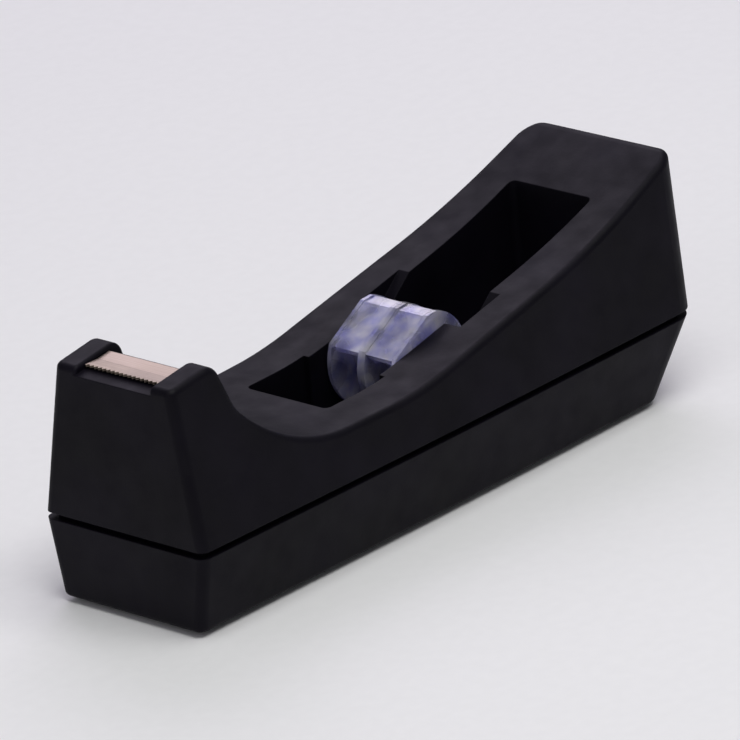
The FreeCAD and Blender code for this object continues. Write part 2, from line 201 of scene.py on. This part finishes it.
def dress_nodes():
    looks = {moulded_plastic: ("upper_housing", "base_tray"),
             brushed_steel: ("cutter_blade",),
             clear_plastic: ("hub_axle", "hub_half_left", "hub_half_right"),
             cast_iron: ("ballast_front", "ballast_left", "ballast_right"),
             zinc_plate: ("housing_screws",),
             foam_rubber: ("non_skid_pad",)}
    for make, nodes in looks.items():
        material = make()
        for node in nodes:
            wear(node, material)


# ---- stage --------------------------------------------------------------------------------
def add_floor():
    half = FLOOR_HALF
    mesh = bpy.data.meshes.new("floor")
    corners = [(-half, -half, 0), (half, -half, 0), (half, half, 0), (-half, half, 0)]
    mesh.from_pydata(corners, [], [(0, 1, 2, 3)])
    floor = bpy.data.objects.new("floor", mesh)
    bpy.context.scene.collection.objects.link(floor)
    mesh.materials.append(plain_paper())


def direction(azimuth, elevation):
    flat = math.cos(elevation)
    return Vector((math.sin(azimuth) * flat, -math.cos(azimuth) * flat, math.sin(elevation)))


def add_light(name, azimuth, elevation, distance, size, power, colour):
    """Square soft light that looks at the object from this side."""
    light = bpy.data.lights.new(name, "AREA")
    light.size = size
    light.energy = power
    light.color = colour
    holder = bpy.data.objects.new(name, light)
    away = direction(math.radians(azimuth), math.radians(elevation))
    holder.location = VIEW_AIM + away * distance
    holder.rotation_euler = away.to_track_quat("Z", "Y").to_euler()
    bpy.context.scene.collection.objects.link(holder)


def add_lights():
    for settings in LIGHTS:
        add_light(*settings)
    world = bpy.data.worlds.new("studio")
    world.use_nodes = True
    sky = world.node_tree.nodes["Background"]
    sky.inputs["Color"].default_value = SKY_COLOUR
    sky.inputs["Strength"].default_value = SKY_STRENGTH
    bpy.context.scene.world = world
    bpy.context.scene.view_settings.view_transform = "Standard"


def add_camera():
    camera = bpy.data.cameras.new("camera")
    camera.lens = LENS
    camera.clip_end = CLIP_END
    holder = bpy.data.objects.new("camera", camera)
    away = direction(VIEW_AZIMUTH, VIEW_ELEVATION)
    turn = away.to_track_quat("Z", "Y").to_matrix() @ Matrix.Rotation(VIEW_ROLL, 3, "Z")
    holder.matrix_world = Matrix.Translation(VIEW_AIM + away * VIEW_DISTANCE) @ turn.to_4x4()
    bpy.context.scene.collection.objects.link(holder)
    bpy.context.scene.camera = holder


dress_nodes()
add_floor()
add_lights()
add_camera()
----------------------------------------
# [Directions for this task]
Make an exact copy of every line in the data.

# [Reply to the task]
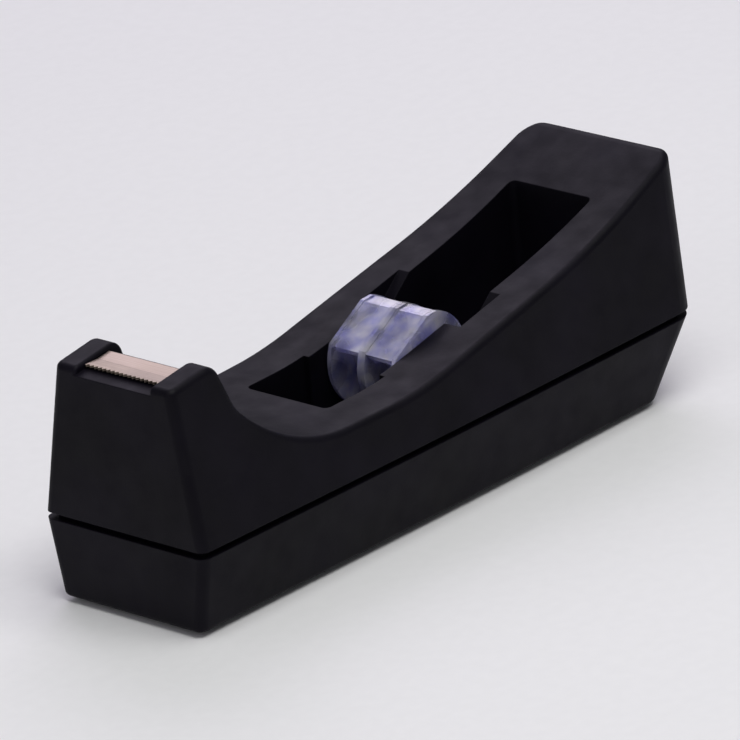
The FreeCAD and Blender code for this object continues. Write part 2, from line 201 of scene.py on. This part finishes it.
def dress_nodes():
    looks = {moulded_plastic: ("upper_housing", "base_tray"),
             brushed_steel: ("cutter_blade",),
             clear_plastic: ("hub_axle", "hub_half_left", "hub_half_right"),
             cast_iron: ("ballast_front", "ballast_left", "ballast_right"),
             zinc_plate: ("housing_screws",),
             foam_rubber: ("non_skid_pad",)}
    for make, nodes in looks.items():
        material = make()
        for node in nodes:
            wear(node, material)


# ---- stage --------------------------------------------------------------------------------
def add_floor():
    half = FLOOR_HALF
    mesh = bpy.data.meshes.new("floor")
    corners = [(-half, -half, 0), (half, -half, 0), (half, half, 0), (-half, half, 0)]
    mesh.from_pydata(corners, [], [(0, 1, 2, 3)])
    floor = bpy.data.objects.new("floor", mesh)
    bpy.context.scene.collection.objects.link(floor)
    mesh.materials.append(plain_paper())


def direction(azimuth, elevation):
    flat = math.cos(elevation)
    return Vector((math.sin(azimuth) * flat, -math.cos(azimuth) * flat, math.sin(elevation)))


def add_light(name, azimuth, elevation, distance, size, power, colour):
    """Square soft light that looks at the object from this side."""
    light = bpy.data.lights.new(name, "AREA")
    light.size = size
    light.energy = power
    light.color = colour
    holder = bpy.data.objects.new(name, light)
    away = direction(math.radians(azimuth), math.radians(elevation))
    holder.location = VIEW_AIM + away * distance
    holder.rotation_euler = away.to_track_quat("Z", "Y").to_euler()
    bpy.context.scene.collection.objects.link(holder)


def add_lights():
    for settings in LIGHTS:
        add_light(*settings)
    world = bpy.data.worlds.new("studio")
    world.use_nodes = True
    sky = world.node_tree.nodes["Background"]
    sky.inputs["Color"].default_value = SKY_COLOUR
    sky.inputs["Strength"].default_value = SKY_STRENGTH
    bpy.context.scene.world = world
    bpy.context.scene.view_settings.view_transform = "Standard"


def add_camera():
    camera = bpy.data.cameras.new("camera")
    camera.lens = LENS
    camera.clip_end = CLIP_END
    holder = bpy.data.objects.new("camera", camera)
    away = direction(VIEW_AZIMUTH, VIEW_ELEVATION)
    turn = away.to_track_quat("Z", "Y").to_matrix() @ Matrix.Rotation(VIEW_ROLL, 3, "Z")
    holder.matrix_world = Matrix.Translation(VIEW_AIM + away * VIEW_DISTANCE) @ turn.to_4x4()
    bpy.context.scene.collection.objects.link(holder)
    bpy.context.scene.camera = holder


dress_nodes()
add_floor()
add_lights()
add_camera()